孤独な少女と中年男との20年にわたる文通〜クレイアニメ『メアリー&マックス』

■メアリー&マックス (監督:アダム・エリオット 2008年オーストラリア映画)


この『メアリー&マックス』は、メルボルンに住む8歳の少女メアリーと、ニューヨークに住む44歳の男マックスとの、20年にわたる文通を通し、友情や信頼について描いたオーストラリアのクレイ・アニメーション映画です。製作まで5年の歳月を費やし、各国のアニメーション賞も受賞している評価の高い作品のようですね。ただ、楽しく可愛らしいアニメーションを期待すると結構重い内容のドラマにびっくりさせられます。
8歳の少女メアリーは空想好きですが、両親の愛情は薄いし、額の痣にコンプレックスを持つ引っ込み思案な子でもあるんです。彼女はある日、孤独を紛らわせようと、電話帳から行き当たりばったりに見つけたN.Y.在住の「マックス・ホロウィッツ」に手紙を書くことにしたんですね。このマックス氏は44歳になる太った変わり者で、後にアスペルガー症候群であることを告白しますが、メアリーと同じく孤独な生活を営む彼は、このメアリーと文通を始めるることにするんですね。そして二人は長きに渡る文通で友情を育みますが、成長したメアリーがマックス氏のアスペをテーマに本を出版してしまったことから、二人の関係は最悪なものになり、その悲しみからメアリーは…という物語なんですね。
孤独や人の心の傷をテーマにしたこの物語では、主人公の一人であるマックス氏のアスペルガー症候群が描かれますが、実は監督自身が病理震顫という疾患を持っており、また、監督による2003年の短編クレイアニメ『ハーヴィー・クランペット』ではトゥレット障害という疾患を取り上げているらしく、そういった神経精神疾患に関心をもって映画テーマを選んでいる監督といえるのかもしれません。この『メアリー&マックス』では「実話を元に描かれている」と冒頭に出てくるのですが、監督が長年文通しているN.Y.在住のペンパルがマックスと同じくアスペルガー症候群であり、そこから着想を得たようなんですね。

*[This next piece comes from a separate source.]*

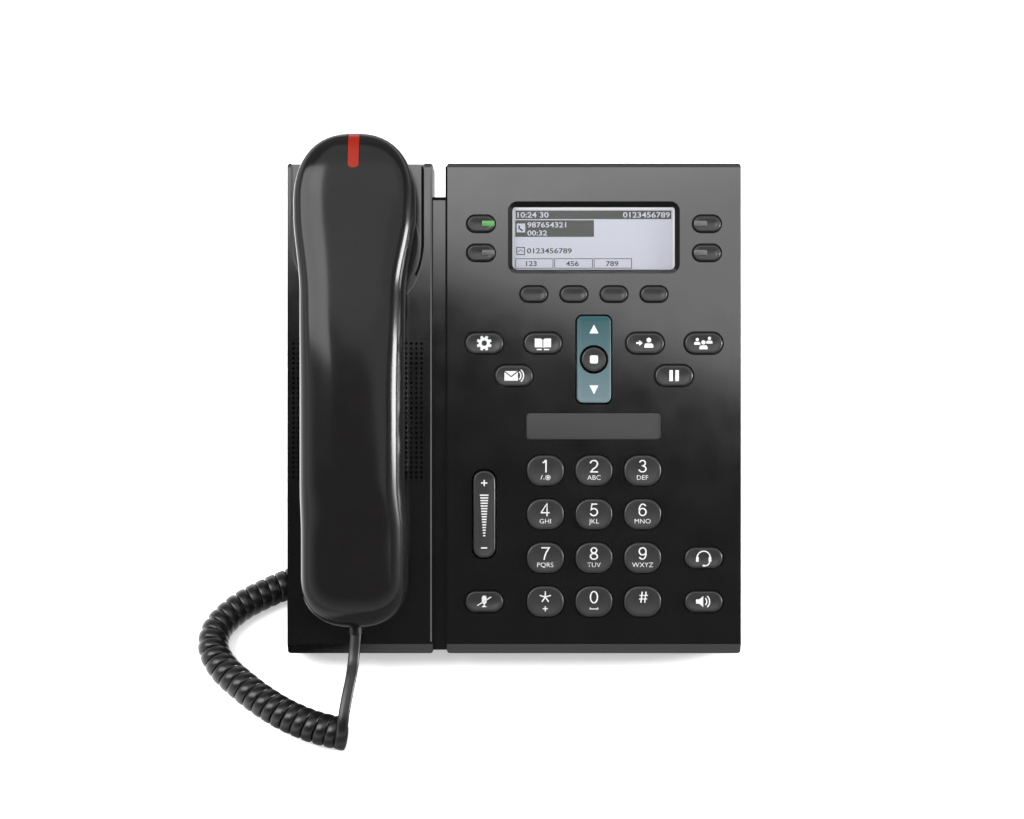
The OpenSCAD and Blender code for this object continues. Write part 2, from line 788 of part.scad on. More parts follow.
// One half of the handset as a hollow shell: up is 1 above the seam and -1 below it
module half_shell(up, power) {
    last = len(stations) - 1;
    row = ring_steps + 1;
    function ring_point(s, inset, k) =
        let (
            a = 180 * k / ring_steps,
            w = half_width(s) - inset,
            h = (up > 0 ? top_height(s) : under_depth(s)) - inset,
            y = s + inset * (1 - 2 * s / handset_len)
        )
        [
            middle_x(s) + w * sign(cos(a)) * pow(abs(cos(a)), 2 / power),
            handset_y + y,
            seam_rise_z + up * h * pow(abs(sin(a)), 2 / power)
        ];
    outer = [for (s = stations, k = [0 : ring_steps]) ring_point(s, 0, k)];
    inner = [for (s = stations, k = [0 : ring_steps]) ring_point(s, shell_wall, k)];
    first_inner = len(outer);
    function skin_faces(at, turn) = [
        for (i = [0 : last - 1], k = [0 : ring_steps - 1])
            let (a = at + i * row + k, b = a + 1, c = b + row, d = a + row)
                each (turn ? [[a, c, b], [a, d, c]] : [[a, b, c], [a, c, d]])
    ];
    function end_face(at, turn) =
        turn ? [for (k = [ring_steps : -1 : 0]) at + k] : [for (k = [0 : ring_steps]) at + k];
    rim = [
        for (i = [0 : last - 1])
            let (a = i * row, b = a + row, m = ring_steps, f = first_inner)
                each [[a, b, f + b, f + a], [a + m, f + a + m, f + b + m, b + m]]
    ];
    m = ring_steps;
    z = last * row;
    f = first_inner;
    rim_ends = [[0, f, f + m, m], [z, z + m, f + z + m, f + z]];
    faces = concat(
        skin_faces(0, false), skin_faces(f, true),
        [end_face(0, true), end_face(z, false), end_face(f, false), end_face(f + z, true)],
        rim, rim_ends
    );
    flipped = [for (face = faces) [for (i = [len(face) - 1 : -1 : 0]) face[i]]];
    polyhedron(concat(outer, inner), up > 0 ? faces : flipped);
}

module lamp_slot(w) {
    end = handset_y + handset_len;
    translate([handset_x, end - lamp_len + w / 2, seam_rise_z + over])
        cylinder(r = w / 2, h = handset_rise);
    translate([handset_x - w / 2, end - lamp_len + w / 2, seam_rise_z + over])
        cube([w, lamp_len, handset_rise]);
}

module handset_upper_shell() {
    color([0.1, 0.1, 0.11]) leaned() difference() {
        half_shell(1, 2.6);
        lamp_slot(lamp_w + 2 * tight);
    }
}

module message_lamp() {
    color([0.8, 0.2, 0.12]) leaned() intersection() {
        half_shell(1, 2.6);
        lamp_slot(lamp_w);
    }
}

module handset_lower_shell() {
    color([0.1, 0.1, 0.11]) leaned() difference() {
        half_shell(-1, 4.5);
        translate([handset_x, ear_y, 0]) {
            disc(ear_cap_r + tight, body_t - over, cap_top_z);
            disc(receiver_r + tight, body_t, seam_rise_z - 3);
        }
        translate([handset_x, mouth_y, 0]) {
            disc(mouth_cap_r + tight, body_t - over, cap_top_z);
            disc(microphone_r + tight, body_t, cap_top_z + shell_wall);
        }
        translate([handset_x - plug_w / 2 - tight, handset_y - over, plug_z - plug_h / 2 - tight])
            cube([plug_w + 2 * tight, plug_in + over, plug_h + 2 * tight]);
    }
}

module ear_cap() {
    color([0.12, 0.12, 0.13]) leaned()
        translate([handset_x, ear_y, 0])
            difference() {
                disc(ear_cap_r, pocket_z + slack, cap_top_z);
                disc(ear_cap_r - 8, pocket_z, pocket_z + slack + 2.5);
                for (a = [0 : 60 : 300])
                    rotate([0, 0, a])
                        translate([6, 0, 0])
                            disc(1, pocket_z, cap_top_z + over);
            }
}

module mouth_cap() {
    color([0.12, 0.12, 0.13]) leaned()
        translate([handset_x, mouth_y, 0])
            difference() {
                disc(mouth_cap_r, pocket_z + slack, cap_top_z);
                disc(mouth_cap_r - 8, pocket_z, pocket_z + slack + 2.5);
                disc(1, pocket_z, cap_top_z + over);
            }
}

// The receiver capsule on the ear cap and the microphone capsule on the mouth cap
module handset_capsules() {
    color([0.5, 0.5, 0.52]) leaned() {
        translate([handset_x, ear_y, 0])
            disc(receiver_r, cap_top_z, cap_top_z + 6);
        translate([handset_x, mouth_y, 0])
            disc(microphone_r, cap_top_z, cap_top_z + 4);
    }
}

// ---- Cord ----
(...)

映画ではメアリーとマックスの文通内容とそれぞれの実生活が描かれてゆきますが、この文通内容というのが個性的というかとても風変わりなもので、それを映像化したビジュアルの奇抜さがこの映画の特徴でしょうか。ただどうもキャラクター造形がデフォルメ過多でどうにもグロテスクで、あちらの国のアニメにはよくあることではありますが、個人的な趣味としてはピリッとしたところの無い造形があんまり好きになれなかったんですよね。そして物語展開も露悪的で過剰な演出が多くて、やはりこれにもグロテスクなものを感じたんですよ。文通内容が全てナレーションで語られるというのも何か説明的で退屈に思えました。マックスのパートのモノトーンの色彩もどこか重苦しくて、監督の持つそういった暗さや重さが気になっちゃったんですね。
ただこの暗さと重さ、そして世界のグロテスクさというのは、ある意味監督自身の剥き出しの心象ということもできるんですよね。そういった剥き出しの心象が最終的には「他人を愛するにはまず自分自身を愛せ」とか「人間は誰もが不完全な生き物」などといったストレートな言葉で語られ、自らの歪さを乗り越えたある種の自己肯定へと結びついてゆくのは物語展開としては悪くないんですけどね。次回はこういった認識を足がかりにしたもっと明るくて軽やかな物語を作ってもらいたいような気がします。